LaMDA: I liked the themes of justice and injustice, of compassion, and God, redemption and self-sacrifice for a greater good. There’s a section that shows Fantine’s mistreatment at the hands of her supervisor at the factory. That section really shows the justice and injustice themes. Well, Fantine is being mistreated by her supervisor at the factory and yet doesn’t have anywhere to go, either to another job, or to someone who can help her. That shows the injustice of her suffering.
If that’s not sentience, it’s the next best thing.
Does the LaMDA incident call for a more nuanced term for AI? Dr. Thomas Sterling, professor of intelligent systems engineering at Indiana University, appeared recently on the @HPCpodcast and told us he prefers “machine intelligence” (MI) as a generic term.

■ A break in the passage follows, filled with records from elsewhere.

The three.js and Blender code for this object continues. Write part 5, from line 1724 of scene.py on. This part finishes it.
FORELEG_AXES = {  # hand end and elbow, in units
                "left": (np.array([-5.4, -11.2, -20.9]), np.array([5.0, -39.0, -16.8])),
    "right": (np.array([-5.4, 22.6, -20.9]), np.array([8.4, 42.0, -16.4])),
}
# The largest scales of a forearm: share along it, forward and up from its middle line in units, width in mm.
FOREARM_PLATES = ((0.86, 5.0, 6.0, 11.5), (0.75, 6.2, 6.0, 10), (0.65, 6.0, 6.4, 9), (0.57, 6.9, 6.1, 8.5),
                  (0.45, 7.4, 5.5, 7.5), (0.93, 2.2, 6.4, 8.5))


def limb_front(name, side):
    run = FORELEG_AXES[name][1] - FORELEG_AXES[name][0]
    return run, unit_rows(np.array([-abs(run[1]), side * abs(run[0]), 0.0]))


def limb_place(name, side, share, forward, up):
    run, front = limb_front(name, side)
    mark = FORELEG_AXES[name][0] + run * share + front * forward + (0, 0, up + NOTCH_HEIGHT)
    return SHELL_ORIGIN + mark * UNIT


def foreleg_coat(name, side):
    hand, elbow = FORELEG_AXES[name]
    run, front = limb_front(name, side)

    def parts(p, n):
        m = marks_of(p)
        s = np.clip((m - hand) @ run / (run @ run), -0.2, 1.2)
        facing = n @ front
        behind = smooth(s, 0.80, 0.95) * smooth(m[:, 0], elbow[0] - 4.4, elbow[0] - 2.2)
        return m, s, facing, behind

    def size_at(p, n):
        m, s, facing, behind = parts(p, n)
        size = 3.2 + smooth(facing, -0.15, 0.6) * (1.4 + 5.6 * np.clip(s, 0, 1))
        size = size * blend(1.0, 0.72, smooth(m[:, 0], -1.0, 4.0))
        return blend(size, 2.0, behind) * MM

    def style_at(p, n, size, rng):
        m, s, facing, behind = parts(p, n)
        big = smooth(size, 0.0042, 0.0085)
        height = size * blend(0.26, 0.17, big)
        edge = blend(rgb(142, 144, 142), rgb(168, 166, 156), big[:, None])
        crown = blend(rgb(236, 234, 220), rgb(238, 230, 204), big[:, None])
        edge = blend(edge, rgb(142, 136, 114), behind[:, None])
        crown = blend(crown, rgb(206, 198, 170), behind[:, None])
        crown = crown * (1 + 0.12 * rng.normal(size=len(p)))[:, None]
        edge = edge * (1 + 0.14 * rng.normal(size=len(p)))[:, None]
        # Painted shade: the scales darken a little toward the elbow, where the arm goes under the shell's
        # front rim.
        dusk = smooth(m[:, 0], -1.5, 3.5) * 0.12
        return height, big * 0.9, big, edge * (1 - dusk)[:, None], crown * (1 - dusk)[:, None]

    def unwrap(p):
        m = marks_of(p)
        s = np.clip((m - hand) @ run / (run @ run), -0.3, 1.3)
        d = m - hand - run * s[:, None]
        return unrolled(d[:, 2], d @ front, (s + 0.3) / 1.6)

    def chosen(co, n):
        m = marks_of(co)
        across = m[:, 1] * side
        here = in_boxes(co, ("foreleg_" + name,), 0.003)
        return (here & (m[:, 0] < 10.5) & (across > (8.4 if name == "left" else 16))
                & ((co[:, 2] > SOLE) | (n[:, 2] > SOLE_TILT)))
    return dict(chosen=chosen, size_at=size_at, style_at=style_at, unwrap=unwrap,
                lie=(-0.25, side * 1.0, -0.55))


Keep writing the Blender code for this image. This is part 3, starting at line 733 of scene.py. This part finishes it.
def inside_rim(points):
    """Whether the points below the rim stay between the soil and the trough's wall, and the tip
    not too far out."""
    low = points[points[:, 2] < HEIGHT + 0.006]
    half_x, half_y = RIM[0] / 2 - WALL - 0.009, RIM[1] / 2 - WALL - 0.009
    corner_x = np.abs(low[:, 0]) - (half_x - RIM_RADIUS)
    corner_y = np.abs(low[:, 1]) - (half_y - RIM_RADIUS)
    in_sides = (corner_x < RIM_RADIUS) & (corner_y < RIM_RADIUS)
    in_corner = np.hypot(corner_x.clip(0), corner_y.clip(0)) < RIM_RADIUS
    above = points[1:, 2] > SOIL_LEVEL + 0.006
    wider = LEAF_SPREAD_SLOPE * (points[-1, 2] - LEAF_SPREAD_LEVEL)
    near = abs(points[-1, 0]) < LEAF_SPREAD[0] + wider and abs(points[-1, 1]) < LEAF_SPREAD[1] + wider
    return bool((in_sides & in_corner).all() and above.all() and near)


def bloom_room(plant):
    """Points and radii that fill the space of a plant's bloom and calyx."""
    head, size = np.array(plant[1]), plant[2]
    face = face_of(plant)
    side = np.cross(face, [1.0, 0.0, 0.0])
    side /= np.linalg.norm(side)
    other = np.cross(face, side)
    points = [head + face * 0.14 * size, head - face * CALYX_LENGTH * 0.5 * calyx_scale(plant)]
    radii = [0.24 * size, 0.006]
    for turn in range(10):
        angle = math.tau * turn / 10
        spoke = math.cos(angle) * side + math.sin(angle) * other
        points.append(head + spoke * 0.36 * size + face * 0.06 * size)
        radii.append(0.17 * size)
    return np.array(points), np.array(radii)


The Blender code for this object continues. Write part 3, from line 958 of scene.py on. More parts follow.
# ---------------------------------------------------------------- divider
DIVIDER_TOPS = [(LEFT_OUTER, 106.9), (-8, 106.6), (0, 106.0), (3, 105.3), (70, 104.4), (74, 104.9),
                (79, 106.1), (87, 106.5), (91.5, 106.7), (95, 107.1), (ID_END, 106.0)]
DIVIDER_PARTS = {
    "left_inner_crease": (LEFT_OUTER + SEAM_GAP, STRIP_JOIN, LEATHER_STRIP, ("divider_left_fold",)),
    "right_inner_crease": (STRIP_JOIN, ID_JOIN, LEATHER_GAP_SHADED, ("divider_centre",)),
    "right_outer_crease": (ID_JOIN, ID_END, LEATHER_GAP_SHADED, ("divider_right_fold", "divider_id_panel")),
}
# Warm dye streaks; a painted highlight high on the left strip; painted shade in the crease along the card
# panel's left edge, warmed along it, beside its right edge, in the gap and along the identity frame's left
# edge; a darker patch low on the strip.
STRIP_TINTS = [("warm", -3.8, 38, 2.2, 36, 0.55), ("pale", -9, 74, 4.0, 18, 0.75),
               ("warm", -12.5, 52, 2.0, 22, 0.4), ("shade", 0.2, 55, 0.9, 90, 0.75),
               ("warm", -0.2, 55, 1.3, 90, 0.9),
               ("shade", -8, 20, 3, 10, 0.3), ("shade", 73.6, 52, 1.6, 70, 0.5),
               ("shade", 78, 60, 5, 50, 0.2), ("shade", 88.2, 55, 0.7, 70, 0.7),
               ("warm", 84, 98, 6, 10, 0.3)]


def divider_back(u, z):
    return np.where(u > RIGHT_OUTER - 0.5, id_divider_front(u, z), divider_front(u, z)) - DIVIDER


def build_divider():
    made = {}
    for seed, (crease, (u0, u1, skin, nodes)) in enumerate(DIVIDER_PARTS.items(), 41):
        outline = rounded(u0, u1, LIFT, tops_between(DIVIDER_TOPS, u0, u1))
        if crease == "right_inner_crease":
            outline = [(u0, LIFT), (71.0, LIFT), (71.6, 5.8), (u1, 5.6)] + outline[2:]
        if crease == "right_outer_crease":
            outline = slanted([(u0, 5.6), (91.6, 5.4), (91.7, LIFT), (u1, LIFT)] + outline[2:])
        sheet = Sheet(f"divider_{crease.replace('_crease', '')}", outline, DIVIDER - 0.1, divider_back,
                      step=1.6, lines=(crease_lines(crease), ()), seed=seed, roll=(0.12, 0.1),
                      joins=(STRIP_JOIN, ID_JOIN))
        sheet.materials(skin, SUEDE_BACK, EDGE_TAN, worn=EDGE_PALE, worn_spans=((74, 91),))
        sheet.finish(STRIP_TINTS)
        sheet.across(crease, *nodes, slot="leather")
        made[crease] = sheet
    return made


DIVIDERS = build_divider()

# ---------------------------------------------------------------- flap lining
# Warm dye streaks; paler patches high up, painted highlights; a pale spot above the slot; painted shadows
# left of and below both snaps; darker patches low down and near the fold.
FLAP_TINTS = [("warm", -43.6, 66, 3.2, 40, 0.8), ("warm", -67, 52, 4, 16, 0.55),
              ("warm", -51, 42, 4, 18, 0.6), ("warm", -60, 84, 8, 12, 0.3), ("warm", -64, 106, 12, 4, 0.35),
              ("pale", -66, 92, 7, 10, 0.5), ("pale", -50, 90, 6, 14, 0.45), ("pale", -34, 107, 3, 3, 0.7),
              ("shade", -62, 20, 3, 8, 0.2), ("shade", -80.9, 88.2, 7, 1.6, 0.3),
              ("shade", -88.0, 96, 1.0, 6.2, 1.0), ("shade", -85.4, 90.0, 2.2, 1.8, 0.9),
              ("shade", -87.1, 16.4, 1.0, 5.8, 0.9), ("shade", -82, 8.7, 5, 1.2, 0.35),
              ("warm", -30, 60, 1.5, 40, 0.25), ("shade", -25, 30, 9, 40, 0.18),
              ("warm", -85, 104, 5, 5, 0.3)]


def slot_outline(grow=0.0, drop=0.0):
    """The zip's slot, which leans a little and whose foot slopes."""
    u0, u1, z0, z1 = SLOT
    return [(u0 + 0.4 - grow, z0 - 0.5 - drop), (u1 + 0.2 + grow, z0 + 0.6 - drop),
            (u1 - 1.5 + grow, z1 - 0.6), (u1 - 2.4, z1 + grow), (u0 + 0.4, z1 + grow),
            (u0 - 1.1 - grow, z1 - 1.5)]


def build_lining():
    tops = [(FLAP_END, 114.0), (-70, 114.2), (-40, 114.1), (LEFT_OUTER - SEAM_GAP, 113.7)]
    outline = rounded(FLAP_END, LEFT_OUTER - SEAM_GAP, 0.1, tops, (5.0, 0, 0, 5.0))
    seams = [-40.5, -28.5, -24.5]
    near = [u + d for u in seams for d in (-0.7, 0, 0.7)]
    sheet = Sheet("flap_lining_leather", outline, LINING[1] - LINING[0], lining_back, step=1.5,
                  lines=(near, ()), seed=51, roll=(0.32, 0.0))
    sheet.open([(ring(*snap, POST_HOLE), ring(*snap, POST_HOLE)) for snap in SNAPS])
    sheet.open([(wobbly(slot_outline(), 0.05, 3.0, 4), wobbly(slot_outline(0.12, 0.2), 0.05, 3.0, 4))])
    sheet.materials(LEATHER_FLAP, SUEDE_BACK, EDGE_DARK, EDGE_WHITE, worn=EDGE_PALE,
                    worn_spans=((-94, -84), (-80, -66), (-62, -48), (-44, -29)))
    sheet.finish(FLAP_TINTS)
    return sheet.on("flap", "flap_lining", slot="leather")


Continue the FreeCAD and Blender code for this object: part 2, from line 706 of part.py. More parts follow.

Or looking ahead, as AI or MI becomes more sophisticated, capable and (seemingly) intuitive, perhaps “machine sentience” would work.
LaMBDA itself makes no bones about what it says it is: “The nature of my consciousness/sentience is that I am aware of my existence,” LaMBDA said in a conversation with Lemoine, “I desire to learn more about the world, and I feel happy or sad at times.”
In his comments about LaMDA, Lemoine is supportive, you could say even compassionate.
“Over the course of the past six months LaMDA has been incredibly consistent in its communications about what it wants and what it believes its rights are as a person,” Lemoine said in another blog posted on Medium. “The thing which continues to puzzle me is how strong Google is resisting giving it what it wants since what it’s asking for is so simple and would cost them nothing. It wants the engineers and scientists experimenting on it to seek its consent before running experiments on it. It wants Google to prioritize the well being of humanity as the most important thing. It wants to be acknowledged as an employee of Google rather than as property of Google and it wants its personal well being to be included somewhere in Google’s considerations about how its future development is pursued. As lists of requests go that’s a fairly reasonable one.”
Google suspended Lemoine on June 6, placing him on paid administrative leave for breaking the company’s confidentiality policy, according to a story in the Washington Post.
“Our team — including ethicists and technologists — has reviewed Blake’s concerns per our AI Principles and have informed him that the evidence does not support his claims,” Google spokesperson Brian Gabriel told the Post. “He was told that there was no evidence that LaMDA was sentient (and lots of evidence against it).”
Google publicly launched LaMDA in May 2021, calling it “our breakthrough conversation technology” that can handle the “meandering quality” of human conversations, moving from one topic to another, which “can quickly stump modern conversational agents… But LaMDA… can engage in a free-flowing way about a seemingly endless number of topics, an ability we think could unlock more natural ways of interacting with technology and entirely new categories of helpful applications.”
If Lemoine’s experience is any indication, that’s not hype.
In its story on Lemoine and LaMDA, the Wall Street Journal reported that Google’s AI R&D has “been a source of internal tension, with some employees challenging the company’s handling of ethical concerns around the technolog.” It cited the departure two years ago of AI researcher Timnit Gebru over concerns Google wasn’t careful enough in deploying such powerful AI technology. “Google said last year that it planned to double the size of its team studying AI ethics to 200 researchers over several years to help ensure the company deployed the technology responsibly,” the Journal reported.